Disk Utility's "Repair Disk" or "Check Disk" function should only be done while NOT booted from the drive you want to check -- in other words, you should boot from your OS X Install/Restore CD/DVD and run Disk Utility's "Check Disk" and/or "Repair Disk" on your internal hard drive.

Running a "Verify" or "Repair Disk" from Disk Utility _while you're booted from the drive you wish to check_ will produce some errors that can be safely ignored, and you also won't be able to repair certain types of errors unless you boot from an alternate boot disk.

Are you running the repair while booted from the disk you're checking, or are you, in fact, repairing the disk while booted from another disk?


----------



## Mario8672 (Jun 7, 2012)

I ran this check while booted from my main HD (the one I'm checking), but I ran the repair from the repair disk (restarting the computer with Cmd+R held, then choosing disk utility). The errors still appear while checking the disk from the repair disk.

This 'orphaned blocks' issue has been consistent with the stock drive AND now my new seagate drive and constantly keeps reappearing hmm.... I'm fairly confident that if I verify the disk in another 1-2 months, I'll have the same error.


----------



## DeltaMac (Jun 7, 2012)

The "orphaned blocks" is a relatively minor issue in your directory, and doesn't, by itself, indicate a potential hardware problem of some kind.

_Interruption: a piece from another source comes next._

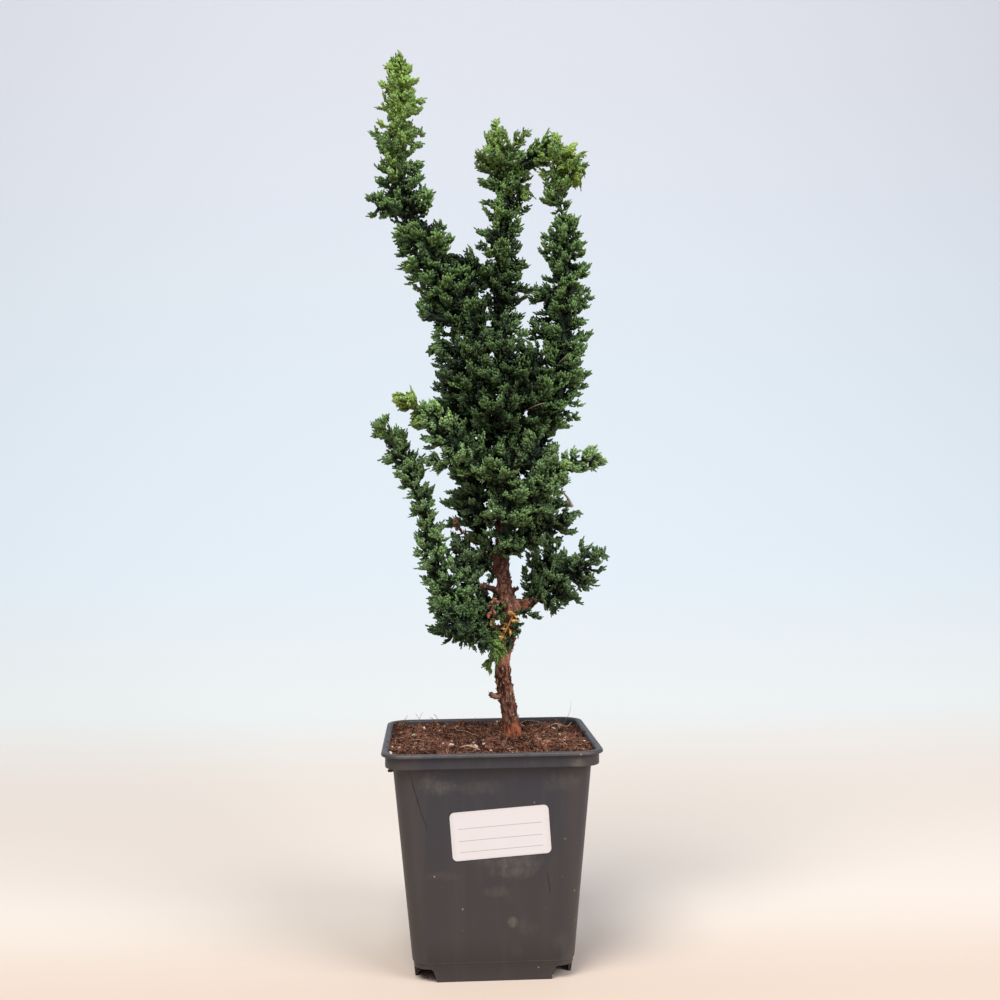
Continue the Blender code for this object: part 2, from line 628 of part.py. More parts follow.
def fan_mesh(length, fingers, shape, grow):
    """Twig fan: uneven pointed fingers round its middle, ridged and cupped. Its root is at the origin
    and its tip along +X. The shape seeds its unevenness."""
    draws = random.Random(shape)
    bm = bmesh.new()
    middle = FAN_MIDDLE * length
    step = 2 * FAN_SPREAD / (fingers - 1)
    rim = [(math.pi, middle, 0)]
    for number in range(2 * fingers + 1):
        angle = -FAN_SPREAD - step / 2 + number * step / 2
        uneven = draws.uniform(-FAN_UNEVEN, FAN_UNEVEN)
        if number % 2:
            rim.append((angle, (FAN_TIP - 0.07 * abs(angle) + 0.6 * uneven) * length, uneven))
        else:
            rim.append((angle, FAN_NOTCH * length * (1 + uneven), -uneven))
    ring = []
    for angle, reach, wave in rim:
        out = reach + grow
        height = FAN_CUP * length * (out / length - 0.25 + wave)
        ring.append(bm.verts.new((middle + out * math.cos(angle), out * math.sin(angle), height)))
    half = FAN_THICK * length / 2 + grow
    over = bm.verts.new((middle, 0, half))
    under = bm.verts.new((middle, 0, -half))
    for a, b in zip(ring, ring[1:] + ring[:1]):
        bm.faces.new((over, a, b))
        bm.faces.new((under, b, a))
    return mesh_from(bm, "fan")


class LeafyStem:
    """One leafy stem: its route, the room that its neighbours leave it, its core and its fans."""

    def __init__(self, name, carrier, tone, fan_count, route, in_crown=False):
        self.name = name
        self.in_crown = in_crown
        self.carrier = carrier
        self.tone = tone
        self.fan_count = fan_count
        self.draws = random.Random(name)
        self.base_radius = DRY_BASE if tone in DRY_TONES else GREEN_BASE
        self.samples = route_samples(route, ROUTE_STEP)
        self.reaches = []
        self.shrink = 1.0
        self.fans = []
        self.fan_trees = []

    def points(self):
        return np.array([sample[:] for sample in self.samples])

    def seat(self, surface):
        self.samples = seated(self.samples, surface, self.base_radius)

    def share_room(self, others, surface):
        """Cuts the reach back so that this stem and its neighbours share the space between them."""
        mine = self.points()
        self.reaches = list(mine[:, 3])
        room = mine[:, 3].copy()
        for other in others:
            if other is self or other.carrier == self.name or other.name == self.carrier:
                continue
            theirs = other.points()
            apart = np.linalg.norm(mine[:, None, :3] - theirs[None, :, :3], axis=2)
            share = mine[:, None, 3] / (mine[:, None, 3] + theirs[None, :, 3])
            room = np.minimum(room, (apart * share).min(axis=1) - GAP / 2)
        for k, sample in enumerate(self.samples):
            to_carrier = surface.find_nearest(sample.xyz)[3] - GAP
            self.samples[k].w = max(self.base_radius, min(room[k], to_carrier))

    def core_mesh(self, shrink, grow):
        """The stem itself: a bare foot first, then uneven rings, and a blunt tip."""
        draws = random.Random(self.name + "core")
        last = len(self.samples) - 1
        count = max(3, round(last * ROUTE_STEP / CORE_STEP)) + 1
        rings = []
        for i in range(count):
            sample = self.samples[round(i * last / (count - 1))]
            radius = sample.w * CORE_SHARE * shrink
            radius = self.base_radius if i == 0 else max(self.base_radius, radius)
            if i == count - 1:
                radius *= 0.5
            rings.append(Vector((*sample.xyz, radius + grow)))
        mesh = tube(rings, 4 if self.tone in DRY_TONES else CORE_SIDES, self.name)
        for vertex in mesh.vertices:
            ring = min(rings, key=lambda r: (r.xyz - vertex.co).length_squared)
            knob = draws.uniform(*CORE_KNOBS)
            if ring is not rings[0]:
                slide = (ring - rings[0]).xyz.normalized() * ring.w * draws.uniform(-CORE_SLIDE, CORE_SLIDE)
                vertex.co = ring.xyz + (vertex.co - ring.xyz) * (1 + knob) + slide
        if self.tone not in DRY_TONES:
            self.raise_tufts(mesh, draws, shrink, grow)
        return mesh

    def raise_tufts(self, mesh, draws, shrink, grow):
        """Raises the core's side faces to uneven pyramids, except at its foot and where fans stand."""
        bm = bmesh.new()
        bm.from_mesh(mesh)
        beds = [self.surface_at(k, azimuth) for k, azimuth, _, _, _ in self.plan] + [self.samples[0].xyz]
        raised = []
        for face in bm.faces:
            middle = face.calc_center_median()
            free = min((bed - middle).length for bed in beds) > FAN_BED
            if len(face.verts) == 4 and free and draws.random() < TUFT_SHARE:
                raised.append(face)
        for tuft in bmesh.ops.poke(bm, faces=raised)["verts"]:
            k = min(range(len(self.samples)), key=lambda i: (self.samples[i].xyz - tuft.co).length_squared)
            centre, along, _, _ = frame_at(self.samples, k)
            out = (tuft.co - centre).normalized()
            height = self.samples[k].w * shrink * draws.uniform(*TUFT_REACH) + grow
            tuft.co = centre + out * height + along * CORE_STEP * draws.uniform(*TUFT_LEAN)
        bm.to_mesh(mesh)
        bm.free()

    def grow_core(self, blockers):
        """Makes the core, slimmer where it would come too close to a neighbour."""
        while self.shrink > SLIMMEST:
            guard = tree_of(self.core_mesh(self.shrink, GAP))
            if not any(guard.overlap(tree) for tree in blockers):
                break
            self.shrink *= 0.9
        self.core = self.core_mesh(self.shrink, 0)
        self.tree = tree_of(self.core)

    def plan_fans(self):
        """Wanted fans, as (sample number, azimuth, lift, roll, length), the last of them at the tip."""
        last = len(self.samples) - 1
        azimuth = self.draws.uniform(0, 2 * math.pi)
        self.plan = []
        along_count = self.fan_count - TIP_FANS
        for number in range(along_count):
            share = FAN_FIRST + (FAN_LAST - FAN_FIRST) * (number + 0.5) / along_count
            k = round(share * last)
            lift = math.radians(self.draws.uniform(*FAN_LIFTS))
            roll = math.radians(self.draws.uniform(-FAN_ROLL, FAN_ROLL))
            stand = self.reaches[k] - self.samples[k].w * CORE_SHARE + FAN_ROOT_DEPTH
            length = stand / math.cos(lift) * self.draws.uniform(*FAN_SIZE_DRAW)
            turned = azimuth
            if self.in_crown:
                turned = self.outward(k) + CROWN_FACING * (azimuth % (2 * math.pi) / math.pi - 1)
            self.plan.append((k, turned, lift, roll, length))
            azimuth += GOLDEN_ANGLE + self.draws.uniform(-FAN_TURN_DRAW, FAN_TURN_DRAW)
        for number in range(TIP_FANS):
            turned = azimuth + number * 2 * math.pi / TIP_FANS
            self.plan.append((last, turned, math.radians(TIP_FAN_LIFT), 0, self.reaches[last]))

    def outward(self, k):
        """Azimuth round the stem that faces away from the crown's middle."""
        centre, _, side, across = frame_at(self.samples, k)
        out = centre - Vector((*CROWN_MIDDLE, 0)) * MM
        out.z = 0
        return math.atan2(out.dot(across), out.dot(side))

    def surface_at(self, k, azimuth, depth=0):
        """A point on the core, or below its surface, at a sample and an azimuth round the stem."""
        centre, _, side, across = frame_at(self.samples, k)
        surface = max(self.base_radius, self.samples[k].w * CORE_SHARE * self.shrink)
        return centre + (side * math.cos(azimuth) + across * math.sin(azimuth)) * max(0, surface - depth)

    def fan_place(self, k, azimuth, lift, roll):
        """Where a fan stands: rooted inside the core, leaning out of the stem and up it."""
        _, along, side, across = frame_at(self.samples, k)
        out = side * math.cos(azimuth) + across * math.sin(azimuth)
        ahead = (out * math.cos(lift) + along * math.sin(lift) + Vector((0, 0, 0.1))).normalized()
        face = (along - ahead * along.dot(ahead)).normalized()
        face = Matrix.Rotation(roll, 3, ahead) @ face
        turn = Matrix((ahead, face.cross(ahead), face)).transposed().to_4x4()
        return Matrix.Translation(self.surface_at(k, azimuth, FAN_ROOT_DEPTH)) @ turn

    def try_fan(self, number, others, strict):
        """Adds a planned fan where it is clear of every other node, bent aside or shorter if need be."""
        k, azimuth, lift, roll, length = self.plan[number]
        for bend, more_lift, share in FAN_TRIES:
            fan_length = min(max(length * share, FAN_SHORTEST), FAN_LONGEST)
            fingers = 7 if fan_length > WIDE_FAN else 5 if fan_length > SMALL_FAN else 3
            shape = f"{self.name} {number}"
            place = self.fan_place(k, azimuth + bend, lift + more_lift, roll)
            centre = place @ Vector((fan_length / 2, 0, 0))
            radius = fan_length * 0.65
            test = tree_of(fan_mesh(fan_length, fingers, shape, FAN_CLEARANCE), place)
            near = others + (self.fan_trees if strict else [])
            if any((at - centre).length < size + radius and test.overlap(tree) for tree, at, size in near):
                continue
            outer = fan_mesh(fan_length, fingers, shape, 0)
            self.fans.append((outer, place))
            self.fan_trees.append((tree_of(outer, place), centre, radius))
            return True
        return False


def carrier_point(z, out):
    """Where a spray at a height leaves the wood: the trunk's centre line, or the limb on that side."""
    routes = [TRUNK_ROUTE] if z < TRUNK_ROUTE[-1][2] else LIMB_ROUTES[:3]
    found = []
    for route in routes:
        for low, high in zip(route, route[1:]):
            if low[2] <= z <= high[2]:
                share = (z - low[2]) / (high[2] - low[2])
                found.append(Vector(low[:3]).lerp(Vector(high[:3]), share))
    return max(found, key=lambda point: point.dot(out))


def crown_route(azimuth, foot_z, top_z, distance, reach):
    """Route of one crown spray in mm: out from the wood, then up beside it."""
    out = Vector((math.cos(math.radians(azimuth)), math.sin(math.radians(azimuth)), 0))
    foot = carrier_point(foot_z, out)
    middle = Vector((*CROWN_MIDDLE, 0))
    points = [(*foot, CROWN_FOOT_SHARE * reach)]
    for away, up, size in CROWN_BEND:
        z = foot.z + (top_z - foot_z) * up
        point = middle + out * distance * away + Vector((0, 0, z))
        points.append((*point, reach * size))
    return points


def make_foliage(trunk):
    wood = tree_of(trunk.data)
    stems = [LeafyStem(*stem) for stem in STEMS]
    for number, spray in enumerate(CROWN_SPRAYS, 1):
        tone = "mid" if number % 3 else "dark"
        route = crown_route(*spray)
        stems.append(LeafyStem(f"crown_spray_{number:02d}", "trunk", tone, CROWN_FANS, route, in_crown=True))
    for stem in stems:
        if stem.carrier == "trunk":
            stem.seat(wood)
    by_name = {}
    for stem in stems:
        surface = wood
        if stem.carrier != "trunk":
            surface = by_name[stem.carrier].tree
            stem.seat(surface)
        stem.share_room(stems, surface)
        stem.plan_fans()
        stem.grow_core([wood] + [other.tree for other in by_name.values()])
        by_name[stem.name] = stem
    everywhere = (Vector((0, 0, 0)), 1.0)
    most = max(stem.fan_count for stem in stems)
    planned = [(number, stem) for number in range(most) for stem in stems if number < stem.fan_count]
    for strict in (True, False):
        missed = []
        for number, stem in planned:
            others = [(wood, *everywhere)]
            for other in stems:
                if other is not stem:
                    others.append((other.tree, *everywhere))
                    others.extend(other.fan_trees)
            if not stem.try_fan(number, others, strict):
                missed.append((number, stem))
        planned = missed
    tones = {tone: make_material(f"foliage_{tone}", *look) for tone, look in TONES.items()}
    for stem in stems:
        leafy = add_object(stem.name, stem.core, model, tones[stem.tone])
        for mesh, place in stem.fans:
            mesh.transform(place)
        fuse(leafy, [mesh for mesh, _ in stem.fans], "MANIFOLD")
        leafy.data.shade_flat()


make_pot()
make_soil()
make_label()
make_foliage(make_trunk())
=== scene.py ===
"""Looks of a young hinoki cypress bonsai in its nursery pot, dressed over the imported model.

Metres, +Z up, in the model's own frame: the origin is the middle of the pot's underside, and -Y is in
front of the wall that carries the label.
"""

import math
import random

import bmesh
import bpy
from mathutils import Matrix, Vector, noise


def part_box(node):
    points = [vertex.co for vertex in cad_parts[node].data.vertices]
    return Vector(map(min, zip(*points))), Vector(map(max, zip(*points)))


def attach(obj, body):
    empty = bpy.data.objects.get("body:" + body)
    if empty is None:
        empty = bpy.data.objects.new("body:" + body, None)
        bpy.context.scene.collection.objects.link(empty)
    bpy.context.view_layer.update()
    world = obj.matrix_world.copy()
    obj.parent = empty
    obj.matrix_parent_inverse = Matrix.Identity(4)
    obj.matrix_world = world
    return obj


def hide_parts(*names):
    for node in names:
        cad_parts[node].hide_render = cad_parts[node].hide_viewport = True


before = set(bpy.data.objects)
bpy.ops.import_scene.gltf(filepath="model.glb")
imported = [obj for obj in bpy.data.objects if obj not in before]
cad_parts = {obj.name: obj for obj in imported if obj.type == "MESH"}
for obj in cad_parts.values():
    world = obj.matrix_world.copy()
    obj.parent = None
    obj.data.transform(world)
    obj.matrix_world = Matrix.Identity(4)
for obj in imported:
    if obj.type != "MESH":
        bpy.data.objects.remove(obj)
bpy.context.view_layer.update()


# Pot: a square nursery pot, moulded thin from dark grey recycled plastic, with a collar under a rolled
# lip, four straight skirts between cut-away corners, and drain holes in its floor. It stands on the
# skirts and holds everything else. Handling has left dust, scuffs and a few hairline cracks on it.
MM = 0.001
GAP = 0.3 * MM
pot_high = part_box("pot")[1]
LIP_HALF = pot_high.x
LIP_DEPTH = 1.5 * MM
COLLAR_HALF = LIP_HALF - 1.6 * MM
COLLAR_BOTTOM = 88.2 * MM
BODY_TOP_HALF = 40.4 * MM
BODY_LOW_HALF = 33.3 * MM
SKIRT_TOP = 7.9 * MM
SKIRT_INSET = 0.4 * MM
POT_WALL = 1.2 * MM
FLOOR_TOP = 7.5 * MM
FLOOR_UNDER = FLOOR_TOP - POT_WALL
BODY_CORNER = 6.8 * MM
COLLAR_CORNER = 8.1 * MM
LIP_CORNER = 9.6 * MM
POT_TAPER = (BODY_TOP_HALF - BODY_LOW_HALF) / (COLLAR_BOTTOM - SKIRT_TOP)
POT_EASE = 0.22 * MM
POT_BOW = 0.3 * MM
SKIRT_HALF_LENGTH = 23.3 * MM
NOTCH_HEIGHT = 5.5 * MM
NOTCH_SLOPE = 1.5 * MM
NOTCH_ROUND = 1.2 * MM
NOTCH_REACH = 4.0 * MM
DRAIN_RADIUS = 3.6 * MM
DRAIN_OFFSET = 21.5 * MM
DRAIN_DEPTH = 5.0 * MM
LIP_EDGE = 0.5 * MM
LIP_INSET = 0.6 * MM
LIP_STEP = 0.8 * MM
CORNER_STEPS = 10
SIDE_POINTS = 7
WALL_STEPS = 8
TALL_WALL = 40 * MM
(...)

It's just a software issue in the directory structure, and is also showing a minor error in free block count, which also makes sense because of the orphaned blocks report. The time to get concerned is if Disk Utility does not repair the issue - so, repair the drive (booted to your Recovery partition.) It does little good to run a Verify Disk at that point, as the Repair Disk simply runs the verify procedure anyway, and you already know that error will be reported during a verify.

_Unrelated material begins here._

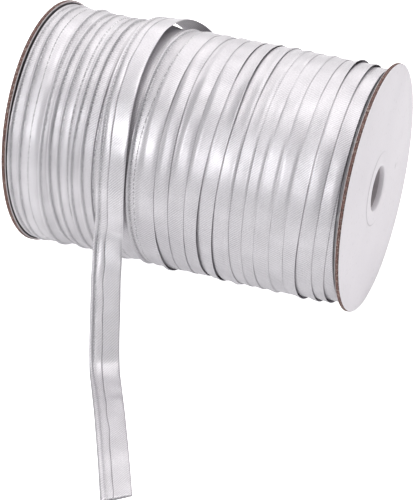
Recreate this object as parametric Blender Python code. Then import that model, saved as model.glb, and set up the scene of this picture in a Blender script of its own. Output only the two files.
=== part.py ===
"""Roll of satin bias tape: a card spool wound full of folded tape, its loose end lying on the floor.

Metres, +Z up. The spool's axis runs along X. The loose end comes over the top of the roll, down its
front (-Y) and out along the floor. The origin is on the floor, under the middle of the whole roll.
"""
import math

import bmesh
import bpy
from mathutils import Vector

# Driving sizes of the spool
FLANGE_RADIUS = 0.045
SPOOL_LENGTH = 0.1257
BOARD = 0.0015
BORE_RADIUS = 0.0082
TUBE_RADIUS = 0.0135
GAP = 0.0003
LEFT_LEAN = 0.039
REST_DEPTH = 0.0001
BASE = -(FLANGE_RADIUS - REST_DEPTH)

# Place of the spool's middle over the origin
SPOOL_PLACE = (0.0009, 0.0462, -BASE)

# Card: the face sinks a little inside the ring where the tube is glued behind it
RING_RADIUS = TUBE_RADIUS
RING_SINK = 0.00015
RING_SLOPE = 0.0005
BORE_ROUND = 0.0007
RIM_ROUND = 0.0002

# Middle of a quarter round, as a share of its radius from either side
ROUND_MIDDLE = 0.3

# Steps around the axis
TURN_STEPS = 48
FLANGE_STEPS = 72
TUBE_STEPS = 40

# Tape: folded width, thickness of its flat part and the heights of its folded edge
TAPE_WIDTH = 0.0105
TAPE_THICK = 0.0010
FOLD_BULGE = 0.00035
EDGE_ROUND = 0.0003
RAW_STEP = 0.0002

# Places across the tape from its folded left edge: its crest, from and to, the dip after it, and
# the raw edge of its flap
CREST_FROM = 0.0006
CREST_TO = 0.0018
DIP = 0.00305
RAW_EDGE = 0.0043

# Winding: ends, and how far the whole of it sinks towards its low front side
WOUND_LEFT = -0.0621
WOUND_RIGHT = 0.0610
WOUND_CORE = TUBE_RADIUS + GAP
LEFT_RADIUS = 0.0429
END_RADIUS = 0.0422
SLUMP = Vector((0.0, -0.00022, -0.00027))

# Outer edge of a turn: length of its steep part, share of its step that is left above that, and
# distance to its crest
EDGE_SLOPE = 0.0002
EDGE_REST = 0.3
FOLD_CREST = 0.0009

# The last turns run left to right and lie over their left neighbours.
# Folded edge at the top of the roll, radius of its crest, height of the step up to it
LEFT_TURNS = (
    (-0.0597, 0.0441, 0.0006),
    (-0.0511, 0.0445, 0.0010),
    (-0.0478, 0.0442, 0.0006),
    (-0.0445, 0.0442, 0.0007),
    (-0.0386, 0.0440, 0.0008),
    (-0.0353, 0.0440, 0.0006),
    (-0.0315, 0.0440, 0.0007),
)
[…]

I expect that the orphaned blocks are more related to some action that you continue with the replacement drive (that is, the nature of how you typically use your software, and your MacBook Pro), and not particularly pointing to the future demise of your hard drive. This is not to say that it's your fault! But, simply a side effect of your normal use, and a file system that is not perfect (and none are!). As a service tech, I nearly always do an fsck at first boot when troubleshooting a variety of problems. Sometimes you see 'orphaned blocks', and there's no way to predict that. You mount the disk, and that clears the orphaned blocks. If that's your only issue, then you just clear it, and move on...

I would also check at Seagate occasionally for firmware updates for your hybrid drive.


----------



## Mario8672 (Jun 7, 2012)

Thanks for the reply. So you're saying the issue on it's own is harmless and to routinely verify/repair the drive when necessary?


----------



## DeltaMac (Jun 7, 2012)

I did not (and would not) say the issue is "harmless", but I did say it's a "relatively minor" issue that you can easily manage.


----------



## Satcomer (Jun 10, 2012)

Mario maybe you could do a fsck -fy on that drive. 

Plus are you running any major third system modifier that modify the Finder or something? Some old or bad programming might be messing up, just a thought.


----------